Figure 7.7 Plan of Amenemhat III’s pyramid at Dahshur. Source: Drawn by Philip Winton. From Mark Lehner, The Complete Pyramids. London and New York: Thames & Hudson, 1997, p. 179.
Amenemhat III’s second pyramid at Hawara, also in mud-brick with limestone casing, was designed with elaborate devices to foil tomb robbers. These included blind passages and passage entrances hidden in the ceilings of other passages. The burial chamber is unique: it is made of a gigantic block of quartzite seven meters long, weighing ca. 110 tons, which was covered by two layers of blocks, in quartzite and limestone, with two more ceilings above these blocks. This structure provides evidence of a technique used by the Egyptians to position heavy stones. Before the burial, the ceiling blocks were supported by beams resting on sand that was then released into tunnels, with the ceiling slabs falling into place. It took Flinders Petrie two excavation seasons to locate the water-logged burial chamber, which contained two stone sarcophagi and canopic chests, for the king and possibly for a queen. The elaborate construction of rooms, galleries, and courts to the east of Amenemhat III’s Hawara pyramid was called the “Labyrinth” by visitors from the Greek world. Little remains in the area of the Labyrinth now, but it has been suggested that the architecture there was an attempt to imitate the plan of Djoser’s pyramid complex at Saqqara (3rd Dynasty; see 6.2) - emulating a much earlier model of the royal mortuary monument.

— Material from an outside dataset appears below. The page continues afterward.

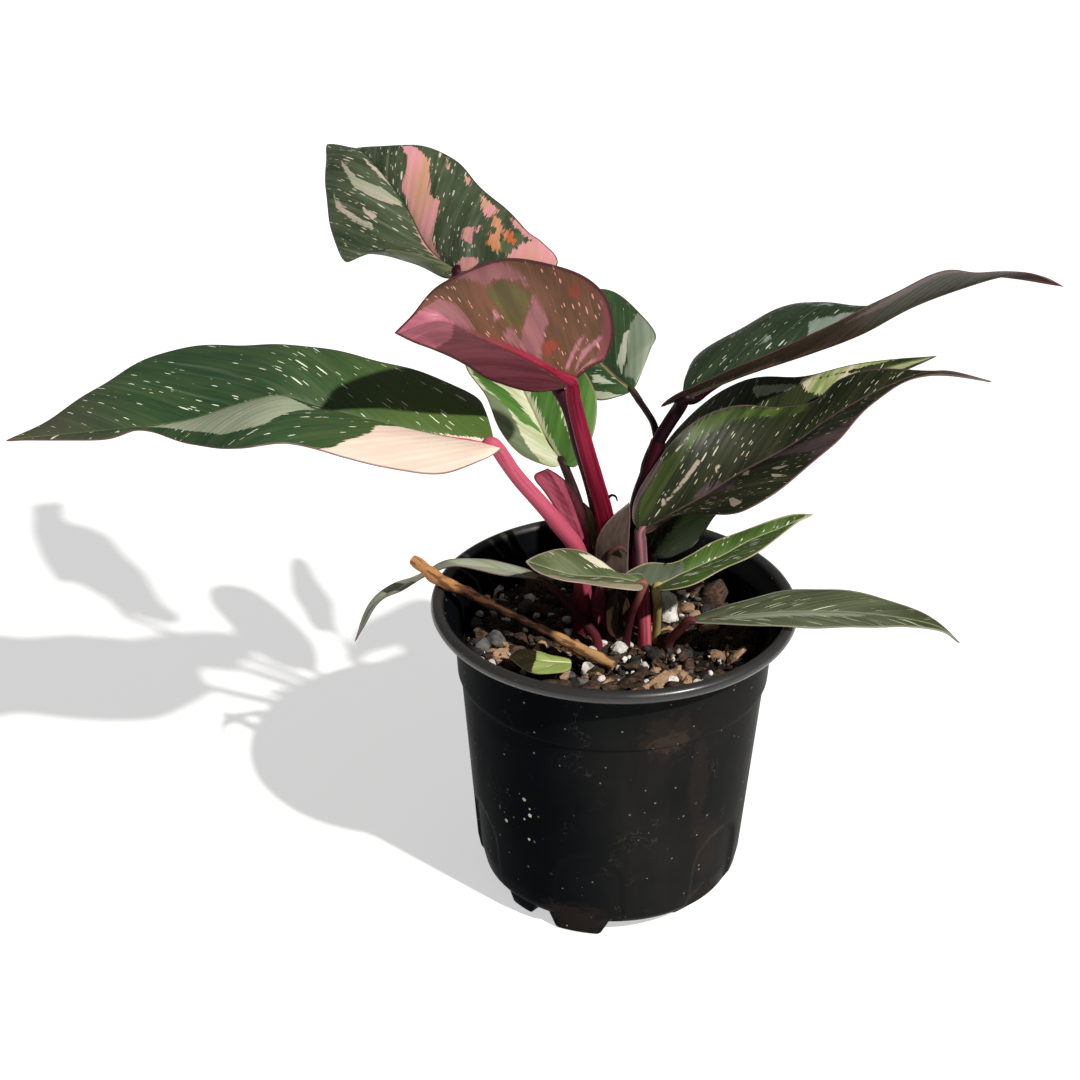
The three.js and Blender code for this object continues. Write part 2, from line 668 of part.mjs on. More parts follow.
// Lumps that lie in known places: kind, x, y and size.
const PLACED_LUMPS = [
  [PERLITE, 20, 13, 8.5], [PERLITE, -38, 8, 6.5], [PERLITE, -41, 31, 5.5], [PERLITE, -27, 12, 4.5],
  [PERLITE, -8, -24, 5.5], [PERLITE, 2, -12, 5], [PERLITE, 18, -27, 4.5], [PERLITE, 26, -28, 4],
  [CHARCOAL, -38, -7, 10], [CHARCOAL, -45, 4, 6], [CHARCOAL, -29, 17, 6.5], [CHARCOAL, -37, 21, 6],
  [CHARCOAL, 10, -16, 5.5], [CHARCOAL, -23, -26, 10], [BARK, -44, 25, 8], [BARK, 5, -27, 9], [BARK, 14, -29, 7],
  [BARK, -18, -32, 9], [BARK, -10, -34, 8], [BARK, 35, 27, 12], [BARK, 28, 33, 9], [BARK, 38, 1, 8],
  [BARK, -37, -24, 8],
];
const LOOSE_LUMPS = 64;
const LUMP_FIELD = 46;
const GOLDEN_ANGLE = Math.PI * (3 - Math.sqrt(5));

// A number from 0 to 1 that is always the same for the same seed.
function chance(seed) {
  const value = Math.sin(seed * 12.9898) * 43758.5453;
  return value - Math.floor(value);
}

function looseLumps() {
  const lumps = [];
  for (let index = 0; index < LOOSE_LUMPS; index += 1) {
    const radius = LUMP_FIELD * Math.sqrt((index + 0.5) / LOOSE_LUMPS);
    const angle = index * GOLDEN_ANGLE;
    const draw = chance(index + 1);
    const kind = draw < 0.55 ? BARK : draw < 0.75 ? CHARCOAL : PERLITE;
    const size = kind === PERLITE ? 3 + 2 * chance(index + 101) : 5 + 4 * chance(index + 101);
    lumps.push([kind, radius * Math.cos(angle), radius * Math.sin(angle), size]);
  }
  return lumps;
}

function lump([kind, x, y, size], index) {
  const shape = kind === BARK
    ? new THREE.BoxGeometry(size, size * 0.7, size * 0.6)
    : new (kind === PERLITE ? THREE.IcosahedronGeometry : THREE.OctahedronGeometry)(size * 0.55, 0);
  shape.rotateX(chance(index + 201) * 0.9 - 0.45);
  shape.rotateY(chance(index + 301) * 0.9 - 0.45);
  shape.rotateZ(chance(index + 401) * Math.PI);
  shape.translate(x, y, SOIL_TOP + size * (kind === BARK ? 0.06 : 0.12));
  return solidOf(shape);
}

function soilMix(holes) {
  const lumps = [...PLACED_LUMPS, ...looseLumps()].map(lump);
  const wall = SOIL_BED.slice(0, 6);
  const top = wall[wall.length - 1][0] + 0.3;
  const fill = lathe([...wall, [top, POT_HEIGHT], [0, POT_HEIGHT]]);
  return cutClear(lumps.reduce((all, piece) => all.add(piece), lathe(SOIL_BED)).intersect(fill), holes);
}

// ---------------------------------------------------------------- assembly

LEAVES.forEach((leaf) => leaf.stalk.route.push(leaf.midrib[0]));
const inSoil = [MAIN_STEM, STICK, ...LEAVES.map((leaf) => leaf.stalk.sheath ?? leaf.stalk)];
const fragmentRoom = thicken(leafSheet(FRAGMENT), BLADE_THICKNESS + 2 * GAP);
const sheathed = LEAVES.find((leaf) => leaf.stalk.sheath).stalk;
const rightStem = stemRoom(sheathed.sheath).add(stemRoom(sheathed));

addPiece('pot', pot(), BLACK_PLASTIC, 0.35);
addPiece('soil_mix', soilMix([...inSoil.map((stem) => stemRoom(stem)), fragmentRoom]), SOIL, 0.95);
addPiece('main_stem', stemSolid(MAIN_STEM), MAROON, 0.6);
LEAVES.forEach((leaf) => {
  addPiece(`blade_${leaf.name}`, bladeSolid(leaf), leaf.color, 0.5);
  const room = leaf.name === 'back_right' ? [bladeRoom(leaf), rightStem] : [bladeRoom(leaf)];
  const whole = leaf.stalk.sheath ? stemSolid(leaf.stalk).add(stemSolid(leaf.stalk.sheath)) : stemSolid(leaf.stalk);
  addPiece(`stalk_${leaf.name}`, cutClear(whole, room), leaf.stalk.color, 0.45);
});
SHEATHS.forEach((sheath) => {
  const beside = LEAVES.filter((leaf) => sheath.beside.includes(leaf.name)).map((leaf) => stemRoom(leaf.stalk));
  addPiece(sheath.name, cutClear(thicken(leafSheet(sheath), BLADE_THICKNESS), beside), sheath.color, 0.6);
});
addPiece('dry_stick', stemSolid(STICK), DRY_WOOD, 0.85);
addPiece('leaf_fragment', thicken(leafSheet(FRAGMENT), BLADE_THICKNESS), LIGHT_GREEN, 0.5);

export default plant;
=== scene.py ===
"""A pink princess philodendron in its black nursery pot: finished pieces, floor, light and camera."""
import math

import bmesh
import bpy
import numpy as np
from mathutils import Matrix, Vector


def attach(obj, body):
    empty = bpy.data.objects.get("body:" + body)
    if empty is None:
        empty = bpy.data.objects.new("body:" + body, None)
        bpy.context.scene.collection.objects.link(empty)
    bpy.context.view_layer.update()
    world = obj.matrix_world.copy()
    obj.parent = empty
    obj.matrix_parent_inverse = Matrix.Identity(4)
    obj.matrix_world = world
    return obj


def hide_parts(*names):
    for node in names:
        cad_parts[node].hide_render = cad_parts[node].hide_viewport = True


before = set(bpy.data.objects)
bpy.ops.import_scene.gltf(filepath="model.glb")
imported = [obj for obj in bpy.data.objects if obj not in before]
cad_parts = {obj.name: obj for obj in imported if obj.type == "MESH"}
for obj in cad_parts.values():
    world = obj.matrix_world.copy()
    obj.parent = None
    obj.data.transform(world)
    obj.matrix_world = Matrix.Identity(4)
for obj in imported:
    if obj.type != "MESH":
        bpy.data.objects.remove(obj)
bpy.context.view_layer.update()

MM = 0.001
BODY = "root"
TURN = 2 * math.pi
HERE = (0, 0, 0)

# ---------------------------------------------------------------- the plant's outlines, in millimetres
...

It is not known where the last two rulers of the 12th Dynasty, Amenemhat IV and Queen Sobekneferu, were buried. Two unfinished pyramids which are located at Mazghuna, to the south of Dahshur, may date to the 13th Dynasty. Possibly eight pyramids, from South Saqqara to Mazghuna, were built by 13th-Dynasty kings, but little remains of them except for some underground chambers. King Hor, who ruled for less than a year, usurped a shaft tomb between the inner and outer walls of Amenemhat III’s pyramid at Dahshur. The king’s wooden fcfl-statue, the only known such statue, was found in the antechamber of the enlarged tomb, which is a greatly diminished mortuary monument compared to the 12th-Dynasty pyramids.